(Source data)
>>>

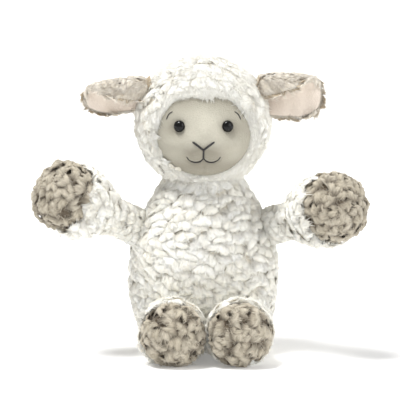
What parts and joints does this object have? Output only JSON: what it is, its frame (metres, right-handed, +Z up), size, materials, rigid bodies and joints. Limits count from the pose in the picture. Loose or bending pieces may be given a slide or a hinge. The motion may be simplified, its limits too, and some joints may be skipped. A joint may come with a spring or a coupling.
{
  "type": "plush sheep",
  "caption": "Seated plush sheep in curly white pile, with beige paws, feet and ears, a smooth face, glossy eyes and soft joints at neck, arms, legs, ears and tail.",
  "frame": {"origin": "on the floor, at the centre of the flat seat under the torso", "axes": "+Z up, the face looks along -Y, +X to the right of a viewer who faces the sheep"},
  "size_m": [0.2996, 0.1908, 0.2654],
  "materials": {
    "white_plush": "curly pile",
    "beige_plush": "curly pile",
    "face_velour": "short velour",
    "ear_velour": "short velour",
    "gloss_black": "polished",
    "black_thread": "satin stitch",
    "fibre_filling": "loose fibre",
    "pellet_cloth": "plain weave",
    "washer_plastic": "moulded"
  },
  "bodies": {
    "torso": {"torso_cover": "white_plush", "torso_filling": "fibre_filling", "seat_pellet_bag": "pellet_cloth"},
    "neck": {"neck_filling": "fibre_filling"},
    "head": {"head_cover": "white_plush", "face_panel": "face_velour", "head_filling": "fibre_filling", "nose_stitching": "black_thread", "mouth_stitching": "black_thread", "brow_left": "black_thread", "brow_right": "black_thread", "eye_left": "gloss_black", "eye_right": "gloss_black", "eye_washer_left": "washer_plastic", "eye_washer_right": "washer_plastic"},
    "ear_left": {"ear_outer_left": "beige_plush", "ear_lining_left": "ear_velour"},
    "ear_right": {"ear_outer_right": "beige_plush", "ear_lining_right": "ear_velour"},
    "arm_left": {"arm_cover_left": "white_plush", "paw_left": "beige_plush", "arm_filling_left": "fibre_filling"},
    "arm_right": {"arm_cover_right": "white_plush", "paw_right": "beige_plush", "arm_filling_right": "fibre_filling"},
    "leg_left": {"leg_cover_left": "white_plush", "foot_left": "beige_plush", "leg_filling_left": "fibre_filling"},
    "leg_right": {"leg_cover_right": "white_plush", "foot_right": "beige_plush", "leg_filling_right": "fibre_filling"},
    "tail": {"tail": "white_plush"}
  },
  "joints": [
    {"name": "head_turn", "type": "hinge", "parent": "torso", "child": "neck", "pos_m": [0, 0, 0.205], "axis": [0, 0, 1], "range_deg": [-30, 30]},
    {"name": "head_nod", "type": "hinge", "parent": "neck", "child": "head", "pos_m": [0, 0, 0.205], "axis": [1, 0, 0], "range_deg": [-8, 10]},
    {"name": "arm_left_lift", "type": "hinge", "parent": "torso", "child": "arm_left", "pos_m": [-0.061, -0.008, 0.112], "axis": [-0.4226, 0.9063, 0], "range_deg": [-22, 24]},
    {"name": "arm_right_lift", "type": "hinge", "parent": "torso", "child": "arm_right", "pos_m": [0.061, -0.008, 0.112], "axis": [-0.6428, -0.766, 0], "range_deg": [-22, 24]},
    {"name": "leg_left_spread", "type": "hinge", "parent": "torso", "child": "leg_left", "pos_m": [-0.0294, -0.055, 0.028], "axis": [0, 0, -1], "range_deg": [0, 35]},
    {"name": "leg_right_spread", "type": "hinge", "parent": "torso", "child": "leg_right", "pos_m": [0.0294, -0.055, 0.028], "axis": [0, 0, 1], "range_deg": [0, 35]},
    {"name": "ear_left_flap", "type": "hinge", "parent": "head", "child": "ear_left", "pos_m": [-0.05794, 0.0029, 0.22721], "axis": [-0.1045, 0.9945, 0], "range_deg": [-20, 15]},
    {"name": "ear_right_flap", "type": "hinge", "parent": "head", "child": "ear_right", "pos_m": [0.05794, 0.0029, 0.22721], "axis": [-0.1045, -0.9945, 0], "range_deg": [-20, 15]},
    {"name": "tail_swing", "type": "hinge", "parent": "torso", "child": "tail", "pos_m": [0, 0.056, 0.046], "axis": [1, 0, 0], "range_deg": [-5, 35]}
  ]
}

<<<
>>>

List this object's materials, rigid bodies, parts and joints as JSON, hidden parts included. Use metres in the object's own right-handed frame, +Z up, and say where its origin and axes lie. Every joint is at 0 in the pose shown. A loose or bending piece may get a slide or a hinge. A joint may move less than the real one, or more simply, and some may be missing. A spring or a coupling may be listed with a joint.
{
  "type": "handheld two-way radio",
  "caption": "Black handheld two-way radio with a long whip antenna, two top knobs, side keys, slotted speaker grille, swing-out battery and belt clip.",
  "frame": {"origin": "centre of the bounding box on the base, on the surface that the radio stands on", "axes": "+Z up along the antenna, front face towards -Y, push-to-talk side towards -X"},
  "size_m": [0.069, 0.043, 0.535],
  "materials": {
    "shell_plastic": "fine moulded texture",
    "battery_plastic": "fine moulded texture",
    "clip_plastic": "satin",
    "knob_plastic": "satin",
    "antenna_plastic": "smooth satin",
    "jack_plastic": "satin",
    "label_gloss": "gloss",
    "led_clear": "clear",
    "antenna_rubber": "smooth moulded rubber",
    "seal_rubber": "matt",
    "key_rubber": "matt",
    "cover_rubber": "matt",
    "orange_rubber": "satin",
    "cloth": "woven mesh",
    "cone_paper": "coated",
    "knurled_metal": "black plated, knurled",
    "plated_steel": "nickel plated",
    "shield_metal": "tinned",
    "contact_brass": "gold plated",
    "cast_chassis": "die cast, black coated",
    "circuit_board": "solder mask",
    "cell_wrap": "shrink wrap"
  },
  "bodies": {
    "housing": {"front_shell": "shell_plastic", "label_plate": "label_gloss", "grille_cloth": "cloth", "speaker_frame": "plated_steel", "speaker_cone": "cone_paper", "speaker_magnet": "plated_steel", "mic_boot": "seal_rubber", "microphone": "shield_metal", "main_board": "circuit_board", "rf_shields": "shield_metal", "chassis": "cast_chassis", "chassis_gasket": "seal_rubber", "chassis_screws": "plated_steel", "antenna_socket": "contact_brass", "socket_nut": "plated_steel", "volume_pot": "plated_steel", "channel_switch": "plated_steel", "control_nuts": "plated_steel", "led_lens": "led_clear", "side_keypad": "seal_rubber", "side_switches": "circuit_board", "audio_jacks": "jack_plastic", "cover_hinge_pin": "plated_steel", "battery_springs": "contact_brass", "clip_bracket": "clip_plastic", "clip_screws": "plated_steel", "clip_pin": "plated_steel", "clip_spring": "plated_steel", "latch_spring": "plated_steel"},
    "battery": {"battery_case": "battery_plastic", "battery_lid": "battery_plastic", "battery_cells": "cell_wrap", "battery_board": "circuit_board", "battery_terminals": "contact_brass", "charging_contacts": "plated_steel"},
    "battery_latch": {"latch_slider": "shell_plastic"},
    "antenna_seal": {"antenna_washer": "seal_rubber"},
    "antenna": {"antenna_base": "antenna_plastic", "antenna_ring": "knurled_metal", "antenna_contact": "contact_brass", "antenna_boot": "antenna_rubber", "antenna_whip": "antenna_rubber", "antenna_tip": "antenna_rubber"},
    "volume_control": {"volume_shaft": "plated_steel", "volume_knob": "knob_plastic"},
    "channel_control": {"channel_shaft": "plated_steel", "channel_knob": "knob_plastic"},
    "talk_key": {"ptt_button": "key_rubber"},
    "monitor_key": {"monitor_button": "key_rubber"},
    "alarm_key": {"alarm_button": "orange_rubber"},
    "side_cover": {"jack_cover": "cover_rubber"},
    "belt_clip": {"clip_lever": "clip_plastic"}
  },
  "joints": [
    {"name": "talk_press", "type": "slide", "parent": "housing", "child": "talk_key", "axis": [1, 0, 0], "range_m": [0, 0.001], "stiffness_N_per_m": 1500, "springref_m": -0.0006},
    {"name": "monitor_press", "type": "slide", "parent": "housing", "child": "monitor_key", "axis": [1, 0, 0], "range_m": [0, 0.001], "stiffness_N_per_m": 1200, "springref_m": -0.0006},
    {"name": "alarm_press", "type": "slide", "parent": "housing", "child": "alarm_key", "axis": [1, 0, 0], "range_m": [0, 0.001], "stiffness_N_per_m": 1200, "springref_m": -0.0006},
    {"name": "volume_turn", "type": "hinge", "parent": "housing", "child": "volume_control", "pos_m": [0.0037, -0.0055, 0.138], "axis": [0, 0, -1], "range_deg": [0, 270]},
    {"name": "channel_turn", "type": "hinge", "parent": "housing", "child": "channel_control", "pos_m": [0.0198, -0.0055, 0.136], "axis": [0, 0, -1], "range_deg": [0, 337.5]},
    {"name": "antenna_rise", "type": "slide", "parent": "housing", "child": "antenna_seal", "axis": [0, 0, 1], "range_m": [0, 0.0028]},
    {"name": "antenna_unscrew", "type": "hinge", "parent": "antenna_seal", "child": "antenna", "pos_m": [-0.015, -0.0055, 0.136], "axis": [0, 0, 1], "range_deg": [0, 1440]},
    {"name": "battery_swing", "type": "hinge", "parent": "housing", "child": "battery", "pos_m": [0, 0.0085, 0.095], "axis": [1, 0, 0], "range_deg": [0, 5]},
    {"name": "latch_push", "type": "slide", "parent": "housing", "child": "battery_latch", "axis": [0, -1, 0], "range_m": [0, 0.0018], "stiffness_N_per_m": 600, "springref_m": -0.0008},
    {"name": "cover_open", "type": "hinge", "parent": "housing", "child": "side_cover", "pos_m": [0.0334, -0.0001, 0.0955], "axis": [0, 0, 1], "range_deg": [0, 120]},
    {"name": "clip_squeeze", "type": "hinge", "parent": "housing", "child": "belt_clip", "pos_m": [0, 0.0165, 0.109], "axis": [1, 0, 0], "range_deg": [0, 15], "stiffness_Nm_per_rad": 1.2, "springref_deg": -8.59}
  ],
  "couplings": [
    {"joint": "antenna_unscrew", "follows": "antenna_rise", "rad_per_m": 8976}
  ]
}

<<<

INSTRUCTION.
Extract every line above that contains the word "handed".

TASK SOLUTION.
What parts and joints does this object have? Output only JSON: what it is, its frame (metres, right-handed, +Z up), size, materials, rigid bodies and joints. Limits count from the pose in the picture. Loose or bending pieces may be given a slide or a hinge. The motion may be simplified, its limits too, and some joints may be skipped. A joint may come with a spring or a coupling.
List this object's materials, rigid bodies, parts and joints as JSON, hidden parts included. Use metres in the object's own right-handed frame, +Z up, and say where its origin and axes lie. Every joint is at 0 in the pose shown. A loose or bending piece may get a slide or a hinge. A joint may move less than the real one, or more simply, and some may be missing. A spring or a coupling may be listed with a joint.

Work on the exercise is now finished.